The trouble started when Congress passed and President George W. Bush signed “the Protect America Act of 2007, which allowed the government to collect data on people it ‘reasonably believed’ to be outside of the United States at the time without getting an individual search warrant for each target,” reported the Post. “That law has since lapsed but became the foundation for the FISA Amendments Act of 2008, which created the legal authority for many of the NSA programs later revealed by Snowden.”
Yahoo was served with an order for data shortly after the Protect America Act became law. That order required Yahoo to turn over not just communications records, also known as metadata, but the actual content of “certain types of communications while those communications are in transmission,” according to a February 2008 government filing. It did not require a search warrant for each individual under surveillance as demanded by the Fourth Amendment. And while the order targeted people who were supposedly outside the United States, the government admitted in its filing that there would be “incidental collection” of Americans’ data as well, but it claimed there were “stringent minimization procedures to protect the privacy interests of United States persons.”
Yahoo “refused to comply with what we viewed as unconstitutional and overbroad surveillance and challenged the U.S. Government’s authority,” Bell stated.
The company’s case was heard by the Foreign Intelligence Surveillance Court (FISC), a court that meets in secret and keeps all its proceedings under wraps unless it deigns to reveal them to the public.

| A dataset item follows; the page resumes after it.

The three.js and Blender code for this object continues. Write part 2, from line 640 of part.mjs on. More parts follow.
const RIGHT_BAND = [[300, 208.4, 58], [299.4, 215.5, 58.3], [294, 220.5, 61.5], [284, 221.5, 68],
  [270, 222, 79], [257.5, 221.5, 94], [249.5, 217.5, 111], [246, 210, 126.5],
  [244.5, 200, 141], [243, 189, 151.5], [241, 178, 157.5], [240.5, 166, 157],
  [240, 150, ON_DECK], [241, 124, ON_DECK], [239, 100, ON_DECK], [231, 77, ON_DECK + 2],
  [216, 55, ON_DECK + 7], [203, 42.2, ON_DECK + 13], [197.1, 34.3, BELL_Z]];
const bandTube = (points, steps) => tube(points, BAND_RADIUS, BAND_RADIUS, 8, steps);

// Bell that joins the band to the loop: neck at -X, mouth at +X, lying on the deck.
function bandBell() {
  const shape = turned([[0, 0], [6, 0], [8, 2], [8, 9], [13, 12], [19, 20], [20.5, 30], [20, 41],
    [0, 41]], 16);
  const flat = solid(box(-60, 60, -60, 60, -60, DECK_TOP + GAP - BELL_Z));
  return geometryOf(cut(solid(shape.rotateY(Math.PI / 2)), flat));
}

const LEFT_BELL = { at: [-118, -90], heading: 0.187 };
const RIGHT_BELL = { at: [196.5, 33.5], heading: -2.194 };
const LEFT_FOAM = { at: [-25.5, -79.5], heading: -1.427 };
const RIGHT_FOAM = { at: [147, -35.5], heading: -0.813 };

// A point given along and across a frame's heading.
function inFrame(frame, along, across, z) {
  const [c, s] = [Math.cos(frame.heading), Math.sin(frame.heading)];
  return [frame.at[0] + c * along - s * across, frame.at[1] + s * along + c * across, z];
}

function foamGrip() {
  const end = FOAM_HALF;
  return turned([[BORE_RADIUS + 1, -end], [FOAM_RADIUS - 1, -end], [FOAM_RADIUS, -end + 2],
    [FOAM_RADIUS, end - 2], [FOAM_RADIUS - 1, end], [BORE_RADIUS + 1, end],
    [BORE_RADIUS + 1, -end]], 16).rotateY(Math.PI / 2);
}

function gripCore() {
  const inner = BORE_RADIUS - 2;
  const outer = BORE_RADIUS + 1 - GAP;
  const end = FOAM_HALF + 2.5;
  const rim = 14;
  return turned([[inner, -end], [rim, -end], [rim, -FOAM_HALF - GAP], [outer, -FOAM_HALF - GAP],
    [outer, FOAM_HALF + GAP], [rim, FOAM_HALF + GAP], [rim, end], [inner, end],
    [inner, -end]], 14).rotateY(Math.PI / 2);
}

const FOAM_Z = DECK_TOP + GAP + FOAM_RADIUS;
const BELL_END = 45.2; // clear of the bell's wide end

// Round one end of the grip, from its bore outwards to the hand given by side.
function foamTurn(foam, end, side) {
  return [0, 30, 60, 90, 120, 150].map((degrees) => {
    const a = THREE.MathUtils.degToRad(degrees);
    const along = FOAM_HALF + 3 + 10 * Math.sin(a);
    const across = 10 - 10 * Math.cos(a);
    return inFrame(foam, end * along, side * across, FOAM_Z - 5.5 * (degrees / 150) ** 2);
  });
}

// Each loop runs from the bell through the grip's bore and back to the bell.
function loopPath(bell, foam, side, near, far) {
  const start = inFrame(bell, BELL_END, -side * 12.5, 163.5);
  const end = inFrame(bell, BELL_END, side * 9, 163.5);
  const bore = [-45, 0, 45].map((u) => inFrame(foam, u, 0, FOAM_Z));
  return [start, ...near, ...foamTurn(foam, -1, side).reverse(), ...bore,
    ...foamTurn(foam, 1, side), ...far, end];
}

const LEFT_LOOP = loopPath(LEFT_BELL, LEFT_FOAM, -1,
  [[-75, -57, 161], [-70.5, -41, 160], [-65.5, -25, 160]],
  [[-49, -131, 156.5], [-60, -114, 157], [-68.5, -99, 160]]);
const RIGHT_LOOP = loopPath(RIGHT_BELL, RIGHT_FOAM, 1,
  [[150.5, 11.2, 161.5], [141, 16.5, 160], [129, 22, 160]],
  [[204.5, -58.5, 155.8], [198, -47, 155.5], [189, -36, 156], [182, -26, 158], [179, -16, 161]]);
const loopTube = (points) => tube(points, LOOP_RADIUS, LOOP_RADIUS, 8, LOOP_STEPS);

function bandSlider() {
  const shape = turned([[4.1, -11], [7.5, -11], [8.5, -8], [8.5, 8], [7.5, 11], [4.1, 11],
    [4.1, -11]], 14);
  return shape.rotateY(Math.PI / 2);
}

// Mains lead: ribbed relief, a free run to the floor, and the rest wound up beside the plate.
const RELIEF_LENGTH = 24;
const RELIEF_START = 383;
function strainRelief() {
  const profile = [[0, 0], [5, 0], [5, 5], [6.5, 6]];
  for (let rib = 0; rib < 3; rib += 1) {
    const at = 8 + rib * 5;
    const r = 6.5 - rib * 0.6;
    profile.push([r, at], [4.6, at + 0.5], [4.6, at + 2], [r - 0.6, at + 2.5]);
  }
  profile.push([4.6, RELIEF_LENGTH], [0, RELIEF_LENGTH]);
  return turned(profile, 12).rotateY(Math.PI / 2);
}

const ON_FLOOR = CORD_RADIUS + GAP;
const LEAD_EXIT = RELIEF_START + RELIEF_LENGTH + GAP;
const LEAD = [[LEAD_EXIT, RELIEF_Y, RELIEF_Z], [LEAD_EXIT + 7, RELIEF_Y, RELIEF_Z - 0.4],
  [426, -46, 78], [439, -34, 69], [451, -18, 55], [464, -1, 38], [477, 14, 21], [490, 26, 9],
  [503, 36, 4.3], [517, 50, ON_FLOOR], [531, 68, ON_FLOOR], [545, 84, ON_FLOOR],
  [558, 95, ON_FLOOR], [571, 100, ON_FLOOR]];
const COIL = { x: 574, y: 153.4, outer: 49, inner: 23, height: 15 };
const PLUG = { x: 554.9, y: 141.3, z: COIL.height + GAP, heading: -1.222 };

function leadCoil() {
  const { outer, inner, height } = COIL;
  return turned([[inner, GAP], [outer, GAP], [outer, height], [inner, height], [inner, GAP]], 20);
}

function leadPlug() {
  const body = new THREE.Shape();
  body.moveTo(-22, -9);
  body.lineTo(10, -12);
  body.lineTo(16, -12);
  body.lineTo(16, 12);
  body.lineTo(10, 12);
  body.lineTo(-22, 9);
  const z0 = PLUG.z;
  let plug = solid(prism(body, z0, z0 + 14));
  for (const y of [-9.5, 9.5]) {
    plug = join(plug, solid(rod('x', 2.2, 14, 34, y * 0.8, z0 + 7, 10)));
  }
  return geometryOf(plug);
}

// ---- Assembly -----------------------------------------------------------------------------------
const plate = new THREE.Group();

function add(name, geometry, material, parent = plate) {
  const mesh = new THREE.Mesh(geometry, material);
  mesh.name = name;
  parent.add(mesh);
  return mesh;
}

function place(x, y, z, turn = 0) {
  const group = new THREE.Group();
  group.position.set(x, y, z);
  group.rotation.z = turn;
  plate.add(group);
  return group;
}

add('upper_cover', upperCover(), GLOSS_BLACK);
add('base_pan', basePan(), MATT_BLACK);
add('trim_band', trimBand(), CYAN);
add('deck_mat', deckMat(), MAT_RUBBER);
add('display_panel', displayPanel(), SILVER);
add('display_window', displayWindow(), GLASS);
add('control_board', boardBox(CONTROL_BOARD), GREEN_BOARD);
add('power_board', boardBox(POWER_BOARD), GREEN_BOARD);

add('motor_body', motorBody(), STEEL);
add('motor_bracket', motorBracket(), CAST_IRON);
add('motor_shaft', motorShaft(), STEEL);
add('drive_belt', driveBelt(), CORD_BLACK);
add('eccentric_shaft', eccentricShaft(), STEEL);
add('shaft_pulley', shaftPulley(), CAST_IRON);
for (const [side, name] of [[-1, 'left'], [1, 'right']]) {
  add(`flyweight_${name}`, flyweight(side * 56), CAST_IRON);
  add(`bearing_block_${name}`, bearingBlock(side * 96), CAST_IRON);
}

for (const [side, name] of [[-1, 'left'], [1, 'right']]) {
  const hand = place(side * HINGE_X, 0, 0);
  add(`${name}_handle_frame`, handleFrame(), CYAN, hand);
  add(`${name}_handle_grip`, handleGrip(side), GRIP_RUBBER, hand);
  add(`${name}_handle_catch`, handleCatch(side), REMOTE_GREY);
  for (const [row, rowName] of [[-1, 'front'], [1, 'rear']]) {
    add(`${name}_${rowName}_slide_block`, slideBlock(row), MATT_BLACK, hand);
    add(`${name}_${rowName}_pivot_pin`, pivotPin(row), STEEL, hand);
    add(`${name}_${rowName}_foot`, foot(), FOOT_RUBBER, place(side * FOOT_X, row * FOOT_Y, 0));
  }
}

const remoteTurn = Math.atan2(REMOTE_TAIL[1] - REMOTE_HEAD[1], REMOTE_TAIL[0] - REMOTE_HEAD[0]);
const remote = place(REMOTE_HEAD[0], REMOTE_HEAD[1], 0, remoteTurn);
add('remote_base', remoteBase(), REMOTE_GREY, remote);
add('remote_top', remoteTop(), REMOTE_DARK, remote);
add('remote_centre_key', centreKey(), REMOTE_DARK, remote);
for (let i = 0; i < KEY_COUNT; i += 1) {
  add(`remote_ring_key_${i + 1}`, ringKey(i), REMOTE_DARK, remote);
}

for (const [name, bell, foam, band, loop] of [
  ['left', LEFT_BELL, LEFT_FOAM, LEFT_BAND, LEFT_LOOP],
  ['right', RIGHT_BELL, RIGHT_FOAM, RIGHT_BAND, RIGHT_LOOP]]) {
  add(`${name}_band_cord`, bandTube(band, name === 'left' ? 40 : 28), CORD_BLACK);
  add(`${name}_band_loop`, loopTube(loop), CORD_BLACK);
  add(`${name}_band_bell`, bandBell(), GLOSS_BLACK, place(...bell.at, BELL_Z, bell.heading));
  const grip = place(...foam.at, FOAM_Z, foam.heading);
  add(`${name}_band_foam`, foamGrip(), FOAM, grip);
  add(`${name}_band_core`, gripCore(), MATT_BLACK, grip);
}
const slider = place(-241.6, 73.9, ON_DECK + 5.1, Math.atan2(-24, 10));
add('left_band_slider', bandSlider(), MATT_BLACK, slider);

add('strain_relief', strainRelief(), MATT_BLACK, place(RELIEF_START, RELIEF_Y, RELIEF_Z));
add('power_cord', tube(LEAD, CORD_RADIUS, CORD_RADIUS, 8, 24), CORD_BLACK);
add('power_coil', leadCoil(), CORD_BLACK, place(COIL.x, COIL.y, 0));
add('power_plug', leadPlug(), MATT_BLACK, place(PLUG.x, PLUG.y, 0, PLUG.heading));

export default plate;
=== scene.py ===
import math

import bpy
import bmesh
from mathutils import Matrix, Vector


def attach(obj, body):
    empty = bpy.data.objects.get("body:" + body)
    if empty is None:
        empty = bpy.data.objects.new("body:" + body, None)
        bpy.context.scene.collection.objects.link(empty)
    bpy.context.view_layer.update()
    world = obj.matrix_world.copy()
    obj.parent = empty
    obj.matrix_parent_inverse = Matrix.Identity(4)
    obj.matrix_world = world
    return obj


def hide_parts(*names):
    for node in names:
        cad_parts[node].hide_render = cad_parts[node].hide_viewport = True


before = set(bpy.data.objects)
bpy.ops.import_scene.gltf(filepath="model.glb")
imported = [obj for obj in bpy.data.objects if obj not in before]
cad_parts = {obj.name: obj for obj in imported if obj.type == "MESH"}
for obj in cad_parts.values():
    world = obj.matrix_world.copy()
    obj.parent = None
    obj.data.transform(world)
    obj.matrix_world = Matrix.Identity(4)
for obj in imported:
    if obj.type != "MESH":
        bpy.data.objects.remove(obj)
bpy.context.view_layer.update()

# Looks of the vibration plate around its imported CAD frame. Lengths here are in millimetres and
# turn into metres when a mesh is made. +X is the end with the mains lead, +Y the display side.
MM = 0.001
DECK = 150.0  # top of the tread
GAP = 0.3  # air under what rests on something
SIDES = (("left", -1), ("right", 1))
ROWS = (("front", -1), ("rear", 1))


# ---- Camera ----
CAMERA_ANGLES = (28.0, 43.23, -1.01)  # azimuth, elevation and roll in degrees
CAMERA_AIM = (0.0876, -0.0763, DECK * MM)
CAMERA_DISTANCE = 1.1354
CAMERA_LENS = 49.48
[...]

In one of its filings, Yahoo argued that the case was “of tremendous national importance. The issues at stake in this litigation are the most serious issues that this Nation faces today — to what extent must the privacy rights guaranteed by the United States Constitution yield to protect our national security.”

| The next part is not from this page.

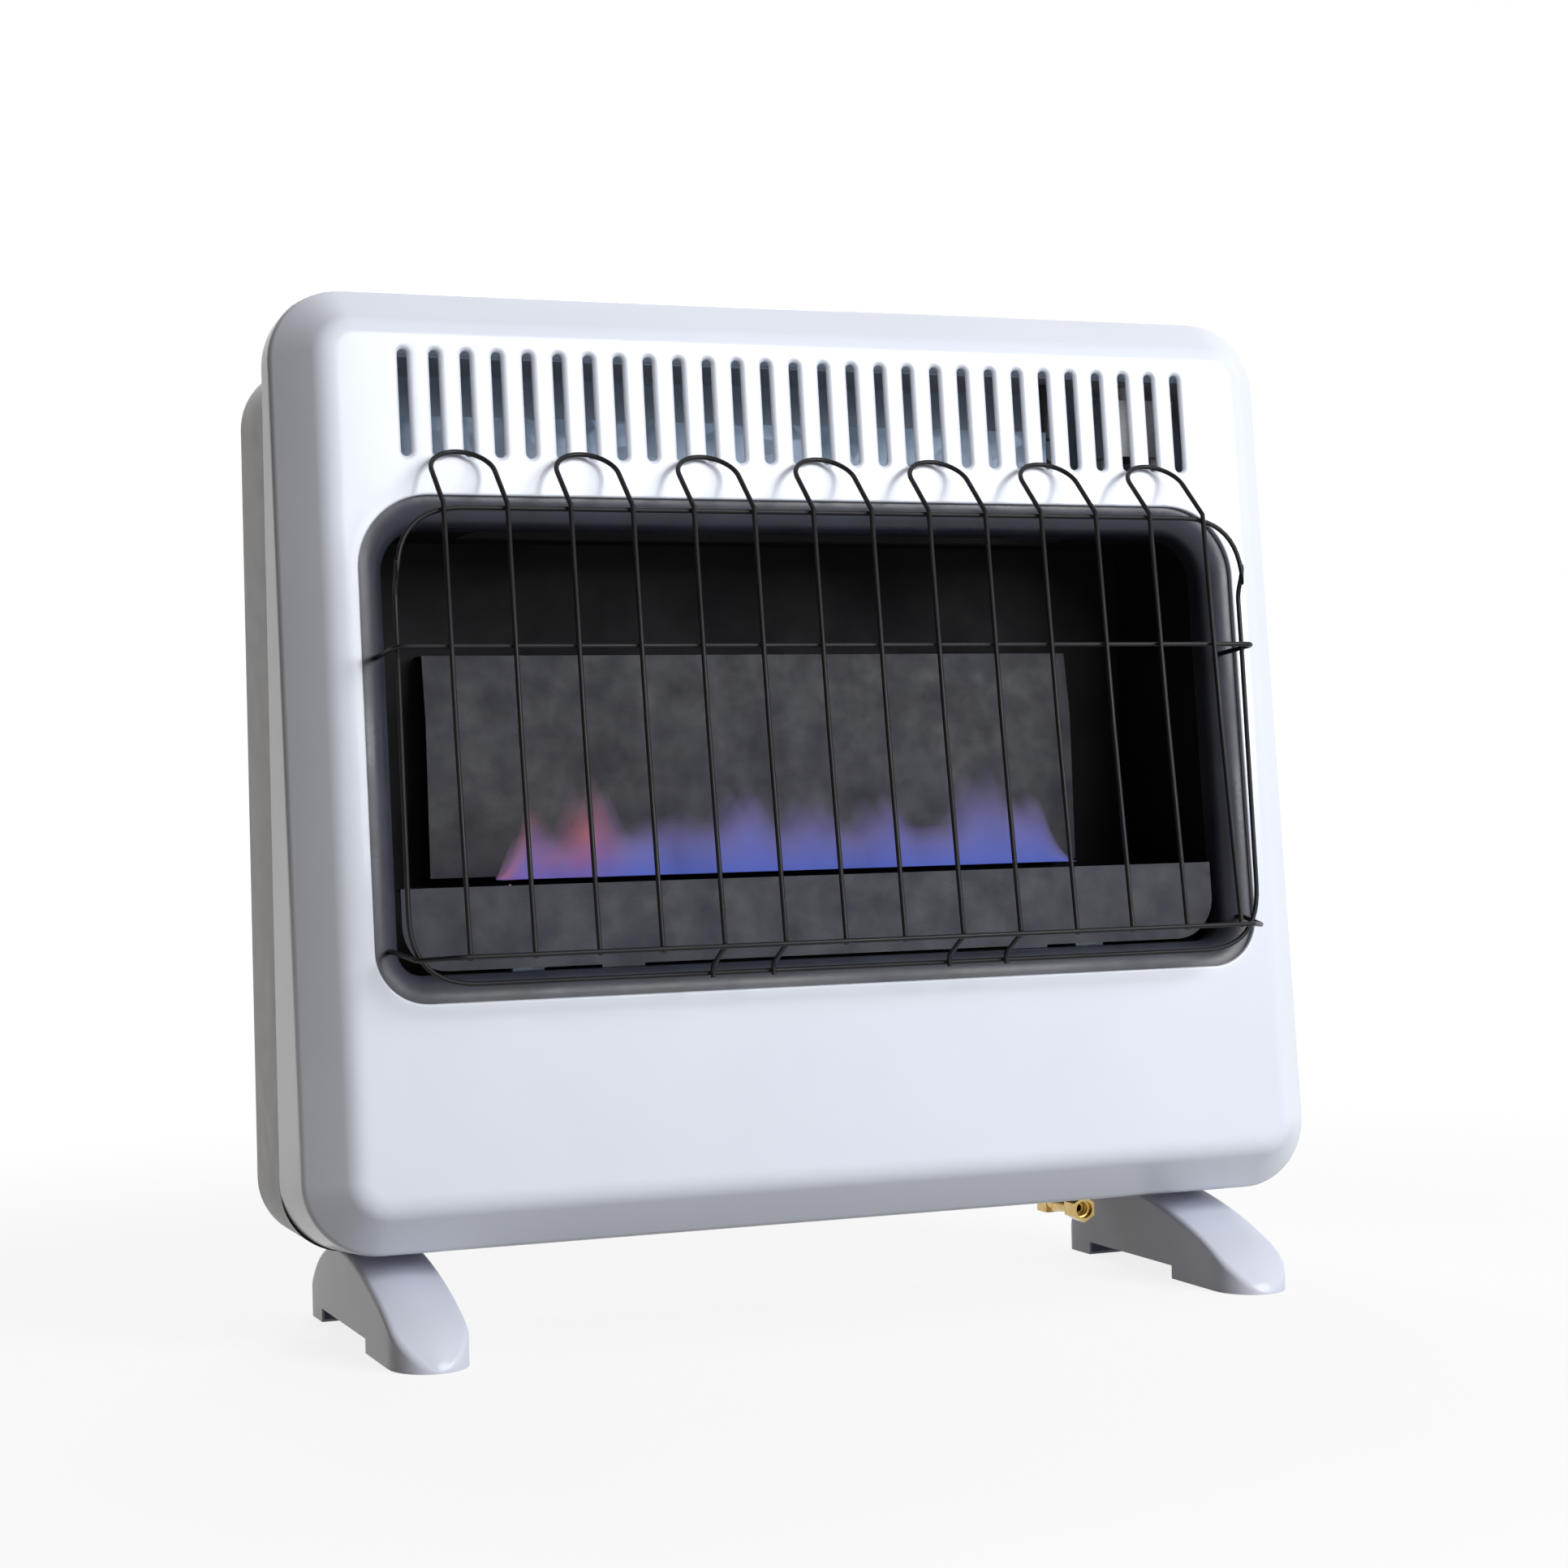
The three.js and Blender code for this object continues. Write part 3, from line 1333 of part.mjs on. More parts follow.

The FISC, not surprisingly, ruled in favor of the government. Yahoo appealed but was forced to begin turning over the requested data under the threat of $250,000 in fines for each day it failed to comply. The FISC-R, which heard the appeal, upheld the lower court’s ruling, labeling Yahoo’s concerns “overblown.”

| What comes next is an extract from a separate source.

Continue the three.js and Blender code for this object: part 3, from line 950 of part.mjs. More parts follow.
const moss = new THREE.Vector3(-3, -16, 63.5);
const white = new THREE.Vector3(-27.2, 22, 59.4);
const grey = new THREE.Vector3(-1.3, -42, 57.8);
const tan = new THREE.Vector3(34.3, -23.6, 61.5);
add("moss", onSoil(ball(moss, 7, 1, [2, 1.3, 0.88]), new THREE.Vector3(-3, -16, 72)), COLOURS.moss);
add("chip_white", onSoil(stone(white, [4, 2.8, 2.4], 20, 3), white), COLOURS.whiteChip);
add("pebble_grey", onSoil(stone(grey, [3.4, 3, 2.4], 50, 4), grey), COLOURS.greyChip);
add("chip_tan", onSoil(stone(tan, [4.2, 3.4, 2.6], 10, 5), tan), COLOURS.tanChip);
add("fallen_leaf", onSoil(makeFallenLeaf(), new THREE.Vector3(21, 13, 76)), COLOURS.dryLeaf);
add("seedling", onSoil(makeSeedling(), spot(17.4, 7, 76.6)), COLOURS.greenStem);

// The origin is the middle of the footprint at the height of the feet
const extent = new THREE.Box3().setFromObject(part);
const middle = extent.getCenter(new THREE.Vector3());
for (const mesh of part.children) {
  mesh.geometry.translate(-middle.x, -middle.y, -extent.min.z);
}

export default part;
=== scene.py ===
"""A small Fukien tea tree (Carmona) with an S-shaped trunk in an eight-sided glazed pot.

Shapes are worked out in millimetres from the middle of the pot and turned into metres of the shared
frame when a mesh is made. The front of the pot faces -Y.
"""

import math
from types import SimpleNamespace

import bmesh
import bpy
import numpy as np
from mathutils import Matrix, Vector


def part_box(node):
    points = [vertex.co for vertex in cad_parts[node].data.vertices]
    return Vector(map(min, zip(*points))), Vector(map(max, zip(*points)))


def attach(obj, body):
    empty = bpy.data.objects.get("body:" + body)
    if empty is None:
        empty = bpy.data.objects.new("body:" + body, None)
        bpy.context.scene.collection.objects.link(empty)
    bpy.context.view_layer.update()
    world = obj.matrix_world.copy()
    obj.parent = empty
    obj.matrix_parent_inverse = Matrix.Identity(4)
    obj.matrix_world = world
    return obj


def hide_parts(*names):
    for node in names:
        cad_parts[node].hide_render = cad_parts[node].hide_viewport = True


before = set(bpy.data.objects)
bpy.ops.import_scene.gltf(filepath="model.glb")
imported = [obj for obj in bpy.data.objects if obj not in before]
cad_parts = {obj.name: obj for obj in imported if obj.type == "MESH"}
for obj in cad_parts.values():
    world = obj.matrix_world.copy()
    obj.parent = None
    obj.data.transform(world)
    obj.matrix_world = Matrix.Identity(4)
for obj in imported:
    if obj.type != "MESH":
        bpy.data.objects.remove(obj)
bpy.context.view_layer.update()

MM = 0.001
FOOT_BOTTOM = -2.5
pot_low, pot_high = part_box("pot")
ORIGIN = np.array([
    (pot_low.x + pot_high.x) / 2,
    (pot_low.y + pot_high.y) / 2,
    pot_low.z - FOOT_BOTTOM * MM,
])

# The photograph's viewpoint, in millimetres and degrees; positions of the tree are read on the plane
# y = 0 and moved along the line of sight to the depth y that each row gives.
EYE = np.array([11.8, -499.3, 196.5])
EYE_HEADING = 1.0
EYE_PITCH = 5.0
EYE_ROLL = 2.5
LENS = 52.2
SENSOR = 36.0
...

“Notwithstanding the parade of horribles trotted out by the petitioner, it has presented no evidence of any actual harm, any egregious risk of error, or any broad potential for abuse,” the court wrote in August 2008.
“Where the government has instituted several layers of serviceable safeguards to protect individuals against unwarranted harms and to minimize incidental intrusions,” the court added, “its efforts to protect national security should not be frustrated by the courts.”
Although the 2008 ruling had been released that same year, it “was so heavily redacted that observers were unable to discern what company was involved, what the stakes were and how the court had wrestled with many of the issues involved,” observed the Post. The latest release, while still incomplete, provides much greater insight into the details of the case and demonstrates the extreme deference shown to the government by the FISC and FISC-R — hardly a shock given that their entire raison d’être is to provide a legal fig leaf for the government’s nakedly unconstitutional activities.
The FISC ruling remains classified, but Bell said that Yahoo is trying to get the court to release materials from that case as well.
“We consider this an important win for transparency,” he wrote, “and hope that these records help promote informed discussion about the relationship between privacy, due process, and intelligence gathering.”